Secondly, the incidence of poverty is more concentrated in the rural areas which could result in massive rural-urban migration. Such migration is always very rapid in the developing and under-developed countries. The massive rural-urban shift on a global level could disrupt the balance in urban centres and badly affect the standard of living. It could rapidly increase the incidence of poverty and negate the very spirit of equal opportunities for all in the ‘global village.’

Nowhere in the civilized world food and children’s clothing are taxed as heavily as in Pakistan. General Sales Tax (GST) at the rate of 15 per cent (and an additional three per cent to cover the non-registered wholesalers/ retailers) is draconian in its direct and longer-term effect. On the one hand, it dampens future investment and, on the other, retards the natural process of growth of the consumer market and makes it out of reach for the common man to have reasonably adequate and nutritious food.

Poverty alleviation is any government’s top priority. But how does one achieve this objective when the common man is burdened with an iniquitous dispensation to the point of making even common food largely unafforable for him.

One does not alleviate poverty merely by dolling out money, but by creating jobs carrying adequate remunerations and enfranchising the consumer to become a participant in the process of sustained economic development. That objective cannot be achieved by blindly following the IMF-World Bank formula for non-protectionist trade and tariff policies and by allowing the giant multinationals of the West a free run of the field, in every country regardless of its stage of development and other constraints.

So let us take a deep breath and ponder for a while who is actually paying the GST and who it is hurting the most — the common man, of course.

We cannot ignore the fact that ours is primarily an agricultural country dependent mainly on production of food and cash crops. This in itself has serious political and economic ramifications. There should be a code of conduct which must safeguard the interests of all classes - the entrepreneur, the market and the consumer.

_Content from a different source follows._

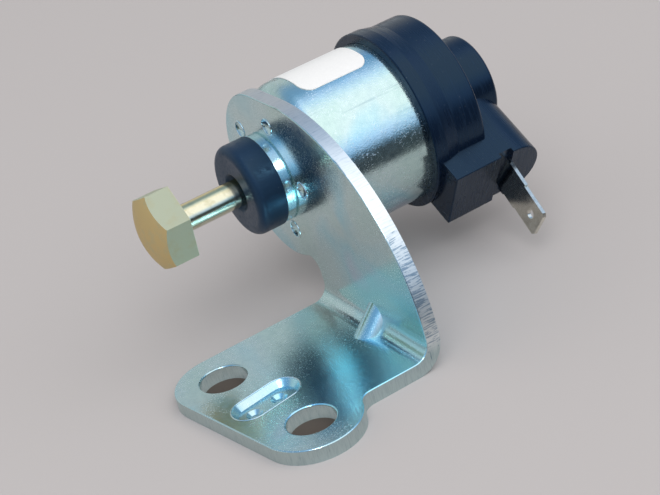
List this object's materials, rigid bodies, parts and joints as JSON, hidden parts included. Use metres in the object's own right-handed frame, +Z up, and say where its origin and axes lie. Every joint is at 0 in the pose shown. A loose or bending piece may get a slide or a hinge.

“International institutions like the IMF and World Bank are dominated by a few rich countries and are out of touch with the world’s poor,” a recent UN report says. The report acknowledges that “rich countries will always influence global decisions: whether it is the trade barriers and subsidies that keep the poor country farmers out of the affluent markets. Thus the leading global powers managed to do without inviting the opprobrium of being unfair and deviously manipulative from the regulating institutions of the world economy.

What is an open market economy? That the private enterprise be given a free hand and the forces of supply and demand create their own equilibrium in the market place as opposed to the norms and practices of a regulated economy, sounds fine and unexceptionable in theory. Similarly, the precept that “less government is a better government” in a democratic and economic dispensation is a myth, because the civilizations, through generations of painful experience, have not been able to avoid exploitation of man by man. Privatization invariably takes the shape of a “licentious leviathan” like the East India Company of yesteryear”.

The challenge before the local food industry today is the invasion of global brands, especially after Pakistan opens its market to the free flow of global companies and their products under the World Trade Organization (WTO) agreement. This is particularly relevant in the context of TV channels explosion via the satellite television. Because it makes almost impossible for an indigenous food company to have a level playing field to be able to compete with the global giants and remain in business. Thus, the global brands acquire an unfair competitive edge over the local brands howsoever high quality and reasonably period local products may be. In fact, it is a well- known fact that the global brands through price mechanisms simply eliminate the rivals by acquiring, where necessary, local brands through mergers to appease their appetite for high profits through monopolistic control.

No doubt, developing and under-developed countries need foreign investment. But foreign investment has to have a purpose and a well-defined framework of national objectives. In the drive for foreign investment, we should not allow the systematic deconstruction of our indigenous industry and economy by pursing, and open-house investment policy. Foreign investment should be in the form of a partnership in the development and expansion process, and not neo-imperialistic in character which invariably carries a heavy price tag. Unless checked in time with a well thought-out framework of rules and regulatory mechanism, a free inflow of foreign capital may ultimately lead to results highly prejudicial to our national interests as a sovereign country.

Our next-door neighbour India (ten times bigger than us), has already taken measures to protect its economy by constituting a “Directorate of Safeguards” consisting of 63 well-trained professionals inducted in it. Its function is to examine, ascertain and recommend safeguard measures to the government to protect its national economic interests in cases involving the extension of operations of foreign companies to that country. The purpose is to keep a balance between the need for foreign investment and fundamental national economic and industrial interests.

There is an urgent need for Pakistan to establish a similar outfit to protect its national economic interests before the global industrial behemoths, under the blanket cover of “glogalization”, start barging in— only to stifle or wipe out whatever national industrial assets we have been table to develop with our meagre resources.